Sunday, December 10, 2006

Opinion
There's no 'comedy' in this costly mistake
The trickle down effect of airport security
By Don Salyards
The Winona (MN) Daily News


A Winona Daily News article of Nov. 29 reported Anne Jefferson's mistake of
leaving a science project in a rental car at the Minneapolis airport. The
Bloomington police bomb squad blew up the forgotten device, complete with
pipes and blinking lights. This caused a shutdown of a parking garage and
disrupted thousands of travelers at Minneapolis-St. Paul International
Airport.

In the article, Jefferson described the destruction of her science project
as "pretty devastating. It's not the sort of thing a scientist wants to
hear." She also indicated that her only regret was that someone didn't
contact her before she left the airport, implying that if airport security
had acted more responsively the whole mess could have been avoided.

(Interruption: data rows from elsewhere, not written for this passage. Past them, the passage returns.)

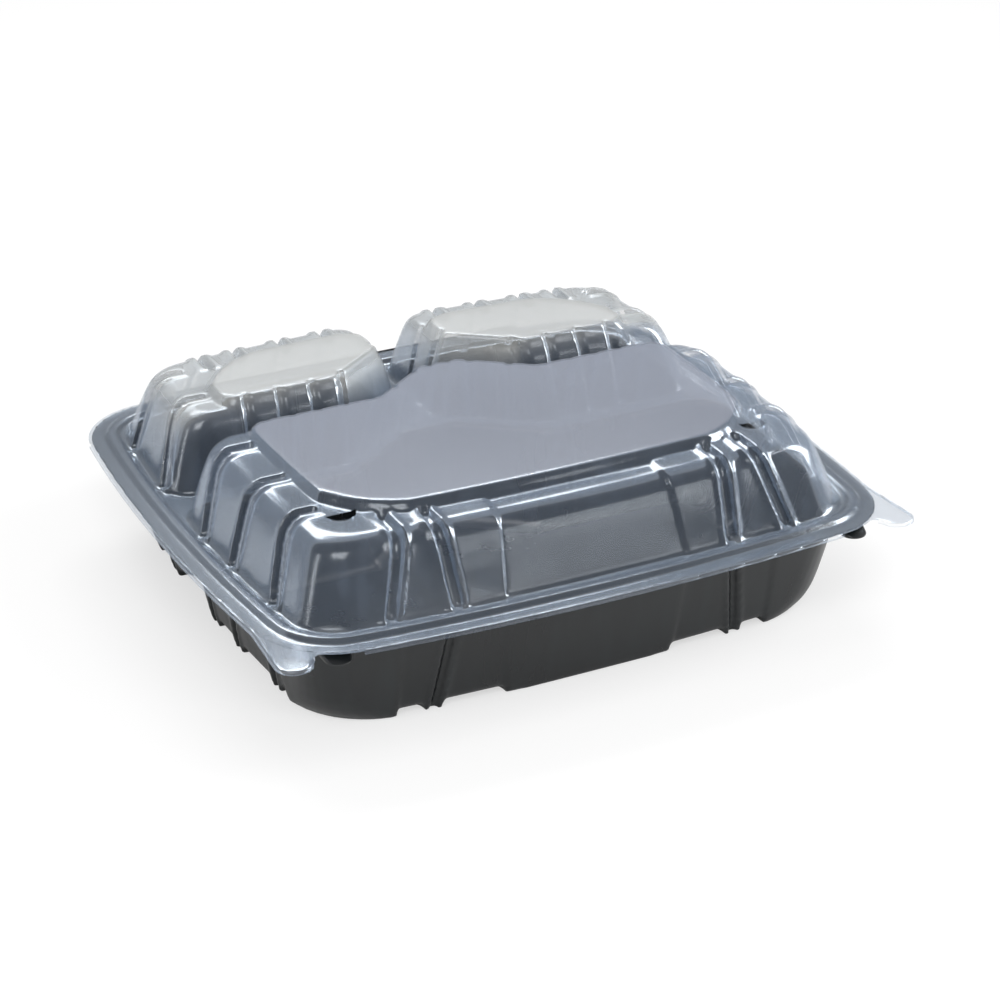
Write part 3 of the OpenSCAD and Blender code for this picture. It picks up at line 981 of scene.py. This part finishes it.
class Graph:
    """The nodes of one material or of the world."""

    def __init__(self, owner: bpy.types.Material | bpy.types.World) -> None:
        """Starts an empty graph for a material or for the world."""
        owner.use_nodes = True
        self.tree = owner.node_tree
        self.tree.nodes.clear()

    def node(self, kind: str, settings: dict | None = None, sockets: dict | None = None) -> Handle:
        """Adds a node.

        Args:
            kind: The node's type.
            settings: Its settings, and the stops of a colour ramp under "stops".
            sockets: Values or wires of its inputs, by name or number.

        Returns:
            The node, wrapped.
        """
        made = self.tree.nodes.new(kind)
        for name, value in (settings or {}).items():
            if name == "stops":
                ramp = made.color_ramp.elements
                while len(ramp) < len(value):
                    ramp.new(0.5)
                for element, (place, colour) in zip(ramp, value):
                    element.position = place
                    element.color = colour
            else:
                setattr(made, name, value)
        for name, value in (sockets or {}).items():
            if isinstance(value, Wire):
                self.tree.links.new(value.socket, made.inputs[name])
            elif isinstance(value, Handle):
                self.tree.links.new(value.node.outputs[0], made.inputs[name])
            else:
                made.inputs[name].default_value = value
        return Handle(self, made)

    def place(self) -> tuple[Wire, Wire, Wire, Wire]:
        """The place on the piece, as a vector and as its three parts."""
        vector = self.node("ShaderNodeTexCoord").wire("Object")
        parts = self.node("ShaderNodeSeparateXYZ", {}, {"Vector": vector})
        return vector, parts.wire("X"), parts.wire("Y"), parts.wire("Z")

    def ease(self, value: Wire, low: float, high: float) -> Wire:
        """A smooth change from 0 at low to 1 at high."""
        return self.node(
            "ShaderNodeMapRange",
            {"interpolation_type": "SMOOTHSTEP", "clamp": True},
            {"Value": value, "From Min": low, "From Max": high, "To Min": 0.0, "To Max": 1.0},
        ).wire("Result")

    def noise(
        self, vector: Wire, scale: float, detail: float = 2.0, stretch: Place = (1.0, 1.0, 1.0)
    ) -> Wire:
        """Cloudy noise.

        Args:
            vector: The place it is read at.
            scale: How many clouds fit in a metre.
            detail: How fine its detail is.
            stretch: How the place is scaled along each axis first.

        Returns:
            The noise from 0 to 1.
        """
        mapped = self.node(
            "ShaderNodeMapping", {"vector_type": "POINT"}, {"Vector": vector, "Scale": stretch}
        )
        sockets = {"Vector": mapped.wire("Vector"), "Scale": scale, "Detail": detail}
        return self.node("ShaderNodeTexNoise", {}, sockets).wire("Fac")

    def blend(self, share: Wire | float, first: tuple | Wire, second: tuple | Wire) -> Wire:
        """A mix of two colours."""
        mix = self.node("ShaderNodeMix", {"data_type": "RGBA"})
        for number, value in ((0, share), (6, first), (7, second)):
            if isinstance(value, Wire):
                self.tree.links.new(value.socket, mix.node.inputs[number])
            else:
                mix.node.inputs[number].default_value = value
        return Wire(self, mix.node.outputs[2])

    def bump(self, strength: float, height: Wire) -> Wire:
        """A surface that a height makes uneven."""
        sockets = {"Strength": strength, "Distance": 0.0008, "Height": height}
        return self.node("ShaderNodeBump", {}, sockets).wire("Normal")

    def show(self, shader: Handle, kind: str = "ShaderNodeOutputMaterial") -> None:
        """Makes a shader the graph's result."""
        self.node(kind, {}, {"Surface": shader})


@dataclass(frozen=True)
class ClearSheet:
    """See-through formed sheet: faintly blue walls, frosted tops, and a painted cream glow over the rear
    domes for the light that shines through them from behind.
    """

    name: str = "clear_sheet"
    milky: tuple = (0.36, 0.44, 0.58, 1.0)
    frost: tuple = (0.50, 0.52, 0.62, 1.0)
    # Cream of the painted glow on the rear domes, standing in for light shining through them from behind.
    backlit_cream: tuple = (0.72, 0.72, 0.69, 1.0)
    wall_opacity: float = 0.04
    frost_opacity: float = 0.18
    # Extra opacity of the painted glow on the rear domes.
    backlit_opacity: float = 0.27
    gloss: float = 0.42
    top_z: Point = (0.0756, 0.0760)
    # Where the painted glow on the rear domes starts, in depth and in height.
    backlit_y: Point = (0.030, 0.040)
    backlit_z: Point = (0.052, 0.0755)
    rim_z: Point = (0.0440, 0.0475)

    def make(self) -> bpy.types.Material:
        """Builds the material."""
        material = bpy.data.materials.new(self.name)
        graph = Graph(material)
        vector, _, y, z = graph.place()
        top = graph.ease(z, *self.top_z)
        # Painted backlight: the rear domes are made paler, creamier, more opaque and rougher towards their
        # tops, for light shining through them from behind.
        backlit_glow = graph.ease(y, *self.backlit_y) * graph.ease(z, *self.backlit_z)
        rim = 1.0 - graph.ease(z, *self.rim_z)
        clouds = graph.noise(vector, 16.0, 3.0)
        flow = graph.ease(graph.noise(vector, 1.0, 2.0, (120.0, 120.0, 10.0)), 0.45, 0.75)
        colour = graph.blend(backlit_glow, graph.blend(top, self.milky, self.frost), self.backlit_cream)
        # Painted sheen: the milky sheet is made more opaque at grazing angles, standing in for its reflection
        # there.
        grazing_sheen = graph.node("ShaderNodeLayerWeight", {}, {"Blend": 0.30}).wire("Fresnel")
        opacity = (
            self.wall_opacity
            + top * (1.0 - backlit_glow) * self.frost_opacity
            + backlit_glow * (0.6 + top * 0.4) * self.backlit_opacity
            + (1.0 - top) * (1.0 - rim) * flow * 0.03
            + clouds * 0.03
            + grazing_sheen * (0.22 - rim * 0.12)
        ).clamped(0.0, 0.96)
        rough = 0.14 + top * 0.16 + backlit_glow * 0.12 + rim * 0.05 + clouds * 0.06
        bump = graph.bump(0.035, graph.noise(vector, 60.0, 1.0))
        shader = graph.node("ShaderNodeBsdfPrincipled", {}, {
            "Base Color": colour,
            "Roughness": rough,
            "IOR": 1.6,
            "Alpha": opacity,
            "Normal": bump,
        })
        shine = graph.node("ShaderNodeBsdfPrincipled", {}, {
            "Base Color": (0.86, 0.93, 1.0, 1.0),
            "Metallic": 1.0,
            "Roughness": rough,
            "Normal": bump,
        })
        mirror = graph.node("ShaderNodeFresnel", {}, {"IOR": 1.5}).wire("Fac") * self.gloss
        mirror = mirror * (1.0 - top * 0.65)
        graph.show(graph.node("ShaderNodeMixShader", {}, {0: mirror, 1: shader, 2: shine}))
        return material


@dataclass(frozen=True)
class BlackSheet:
    """Black formed sheet with a satin gloss and fine flow marks."""

    name: str = "black_sheet"
    deep: tuple = (0.006, 0.007, 0.008, 1.0)
    grey: tuple = (0.012, 0.016, 0.018, 1.0)

    def make(self) -> bpy.types.Material:
        """Builds the material."""
        material = bpy.data.materials.new(self.name)
        graph = Graph(material)
        vector, _, _, _ = graph.place()
        clouds = graph.noise(vector, 20.0, 3.0)
        flow = graph.ease(graph.noise(vector, 1.0, 2.0, (130.0, 130.0, 12.0)), 0.40, 0.75)
        grit = graph.noise(vector, 1800.0, 2.0)
        bump = graph.bump(0.05, graph.noise(vector, 80.0, 2.0) + grit * 0.05)
        shader = graph.node("ShaderNodeBsdfPrincipled", {}, {
            "Base Color": graph.blend(clouds * 0.5 + flow * 0.4, self.deep, self.grey),
            "Roughness": 0.24 + clouds * 0.08 + flow * 0.06,
            "IOR": 1.5,
            "Normal": bump,
        })
        graph.show(shader)
        return material


@dataclass
class Studio:
    """Floor, soft lights and the camera of the photograph."""

    azimuth: float = -26.09
    elevation: float = 26.01
    roll: float = -0.35
    distance: float = 1088.32
    look: Place = (0.0, 0.0, 38.0)
    lens_px: float = 2752.51
    frame_px: int = 1000
    sensor: int = 36
    shift: Point = (0.02714, -0.0217)

    def camera(self) -> None:
        """Sets up the camera as the photograph was taken."""
        a, e, r = (math.radians(v) for v in (self.azimuth, self.elevation, self.roll))
        back = Vector((math.sin(a) * math.cos(e), -math.cos(a) * math.cos(e), math.sin(e)))
        right = Vector((math.cos(a), math.sin(a), 0))
        up = back.cross(right)
        turned = right * math.cos(r) + up * math.sin(r)
        upright = up * math.cos(r) - right * math.sin(r)
        data = bpy.data.cameras.new("camera")
        data.sensor_width = self.sensor
        data.lens = self.lens_px * self.sensor / self.frame_px
        data.shift_x, data.shift_y = self.shift
        data.clip_start = 0.05
        data.clip_end = 50
        camera = bpy.data.objects.new("camera", data)
        place = (Vector(self.look) + back * self.distance) * MM
        camera.matrix_world = Matrix((
            (turned.x, upright.x, back.x, place.x),
            (turned.y, upright.y, back.y, place.y),
            (turned.z, upright.z, back.z, place.z),
            (0, 0, 0, 1),
        ))
        bpy.context.scene.collection.objects.link(camera)
        bpy.context.scene.camera = camera

    def floor(self) -> None:
        """Lays a plain white floor that keeps the container's soft shadow."""
        bpy.ops.object.select_all(action="DESELECT")
        bpy.ops.mesh.primitive_plane_add(size=12, location=(0, 0, 0))
        floor = bpy.context.object
        floor.name = "floor"
        material = bpy.data.materials.new("white_floor")
        graph = Graph(material)
        vector = graph.place()[0]
        tone = graph.blend(graph.noise(vector, 3.0), (0.90, 0.90, 0.90, 1), (0.92, 0.92, 0.92, 1))
        matt = graph.node("ShaderNodeBsdfDiffuse", {}, {"Color": tone})
        glow = graph.node("ShaderNodeEmission", {}, {"Color": (1, 1, 1, 1), "Strength": 1.0})
        seen = graph.node("ShaderNodeLightPath").wire("Is Camera Ray")
        mix = graph.node("ShaderNodeMixShader", {}, {0: seen * 0.62, 1: matt, 2: glow})
        graph.show(mix)
        floor.data.materials.append(material)

    def world(self) -> None:
        """Fills the surroundings with even light and a white background."""
        world = bpy.data.worlds.new("studio")
        bpy.context.scene.world = world
        graph = Graph(world)
        path = graph.node("ShaderNodeLightPath")
        seen = (path.wire("Is Camera Ray") + path.wire("Is Transmission Ray")).clamped()
        light = 0.38 + seen * 0.62
        sky = graph.node("ShaderNodeBackground", {}, {"Color": (1, 1, 1, 1), "Strength": light})
        graph.show(sky, "ShaderNodeOutputWorld")

    def lamp(self, name: str, place: Place, target: Place, size: Point, power: float) -> None:
        """Hangs one soft box that points at a target; lengths are in metres."""
        data = bpy.data.lights.new(name, "AREA")
        data.shape = "RECTANGLE"
        data.size, data.size_y = size
        data.energy = power
        lamp = bpy.data.objects.new(name, data)
        lamp.location = place
        lamp.rotation_euler = (Vector(target) - Vector(place)).to_track_quat("-Z", "Y").to_euler()
        bpy.context.scene.collection.objects.link(lamp)

    def build(self) -> None:
        """Sets up camera, floor, surroundings and lights."""
        self.camera()
        self.floor()
        self.world()
        self.lamp("key", (-0.55, -0.75, 1.05), (0, 0, 0.03), (0.7, 0.5), 9.0)
        self.lamp("side", (0.95, -0.25, 0.55), (0, 0, 0.04), (0.35, 0.8), 6.0)
        self.lamp("back", (0.15, 0.85, 1.05), (0, 0, 0.05), (1.0, 0.4), 8.0)
        self.lamp("front", (0.50, -0.98, 0.42), (0, 0, 0.05), (0.42, 0.34), 1.8)
        self.lamp("left", (-1.05, -0.08, 0.48), (0, 0, 0.05), (0.14, 0.5), 1.6)
        view = bpy.context.scene.view_settings
        view.view_transform = "Standard"


def dress(obj: Body, material: bpy.types.Material, body: str) -> None:
    """Gives a finished sheet its material and its place in the frame.

    Args:
        obj: The sheet.
        material: Its material.
        body: The body and the node of the frame that it stands for.
    """
    obj.data.materials.clear()
    obj.data.materials.append(material)
    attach(obj, body)
    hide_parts(body)
    obj.data.calc_loop_triangles()
    log.info("%s: %d triangles", obj.name, len(obj.data.loop_triangles))


def main() -> None:
    """Builds the container and the studio, and reports each piece."""
    logging.basicConfig(level=logging.INFO, format="%(name)s: %(message)s")
    Studio().build()
    dress(BaseShell().build(), BlackSheet().make(), "base")
    dress(LidShell().build(), ClearSheet().make(), "lid")
    bpy.context.view_layer.update()


if __name__ == "__main__":
    main()
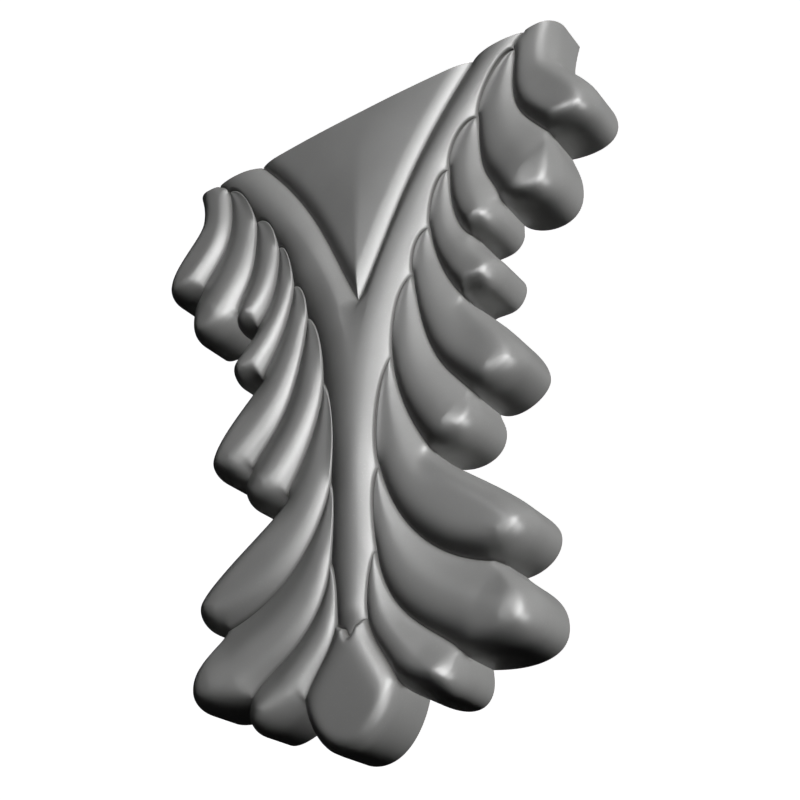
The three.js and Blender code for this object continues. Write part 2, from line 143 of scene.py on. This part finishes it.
# %% Curves and the places along them
def curve(start, leave, end, arrive, steps):
    a, b = math.radians(leave[0]), math.radians(arrive[0])
    p, q = np.array(start, float), np.array(end, float)
    c = p + leave[1] * np.array([math.sin(a), -math.cos(a)])
    d = q - arrive[1] * np.array([math.sin(b), -math.cos(b)])
    t = np.linspace(0, 1, steps + 1)[:, None]
    return (1 - t) ** 3 * p + 3 * t * (1 - t) ** 2 * c + 3 * t ** 2 * (1 - t) * d + t ** 3 * q


def joined(*lines):
    return np.vstack([lines[0]] + [line[1:] for line in lines[1:]])


def shares(line):
    run = np.concatenate([[0], np.cumsum(np.hypot(*np.diff(line, axis=0).T))])
    return run / run[-1]


def along(line, share):
    marks = shares(line)
    return np.column_stack([np.interp(share, marks, line[:, axis]) for axis in (0, 1)])


def nearest(points, line):
    """Distance from each point to a line, and the share of its length at the nearest place."""
    gap, share = np.full(len(points), np.inf), np.zeros(len(points))
    marks = shares(line)
    for i in range(len(line) - 1):
        step = line[i + 1] - line[i]
        t = np.clip((points - line[i]) @ step / (step @ step), 0, 1)
        off = np.hypot(*(points - line[i] - t[:, None] * step).T)
        closer = off < gap
        gap = np.where(closer, off, gap)
        share = np.where(closer, marks[i] + t * (marks[i + 1] - marks[i]), share)
    return gap, share


# %% [markdown]
# ## Sections
#
# A hand-carved swelling isn't one kind of curve. It leaves a crease like a parabola, turns
# over an outer edge like a quarter of an ellipse, and rises on its long side almost straight.
# `lower_of` lets two of these run into each other softly, as a rasp and sandpaper do.

# %% The rises that sections are made of
def mix(a, b, t):
    return a + (b - a) * t


def smooth(t):
    return np.clip(t, 0, 1) ** 2 * (3 - 2 * np.clip(t, 0, 1))


def quarter(t):
    return np.sqrt(1 - (1 - np.clip(t, 0, 1)) ** 2)


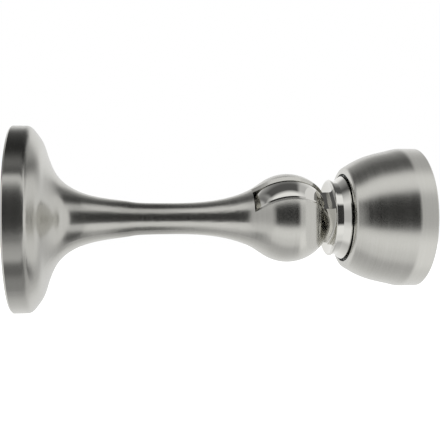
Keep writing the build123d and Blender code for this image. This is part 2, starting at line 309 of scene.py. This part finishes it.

Before proceeding, let me indicate that I have known Ms. Jefferson and her
parents for years. She is an award-winning scientist and the prodigy of two
wonderfully intelligent parents. There is no question that this was an
honest mistake, and it is unfortunate that the device was destroyed.
However, the fact remains that the entire incident was set in motion because
she inexplicably forgot what she deemed to be an important scientific device
in the trunk of the rental car.

What bothered me about the Daily News article was that it didn't make any
mention of the tremendous economic and personal costs associated with
Jefferson's oversight. In addition to the expense of calling in the bomb
squad and providing additional security, literally hundreds of people had to
change their travel plans.

This was no minor inconvenience; it was the disruption of operations at a
major international airport. I venture to say that the economic costs of
this mistake, born by taxpayers and travelers, could easily have run into
millions of dollars. For example, did business people from Minneapolis miss
their international flights because they had to park farther from the
terminal? If so, did a firm from another country receive the contract,
costing workers in Minnesota valuable jobs and income? What about the mom
who could not get her car from the parking ramp and had to hurriedly arrange
for additional baby-sitting because she could not get back to her home on
time? What about the person who could not get to the next sales meeting
because she could not get her car? Did she lose out on a potential sale?

This was an honest mistake made by an incredibly competent (but briefly
absent-minded) young scientist. However, in this new era of super-sensitive
airport security measures, it was a very costly mistake. I am hopeful that
the research Jefferson does will generate benefits to society that will
offset some of the societal costs of that mistake. One thing is for sure:
There was nothing "comedic" about this "Tragicomedy."

Don Salyards is an economist and entrepreneur. He has founded several
companies in the Winona area and has been a Professor of Economics at Winona
State University since 1975. Don and his wife, Deb, own and operate the
Carriage House Bed and Breakfast in Winona. The couple have a son, Tad, and
a daughter, Tara, who both reside in the Twin Cities.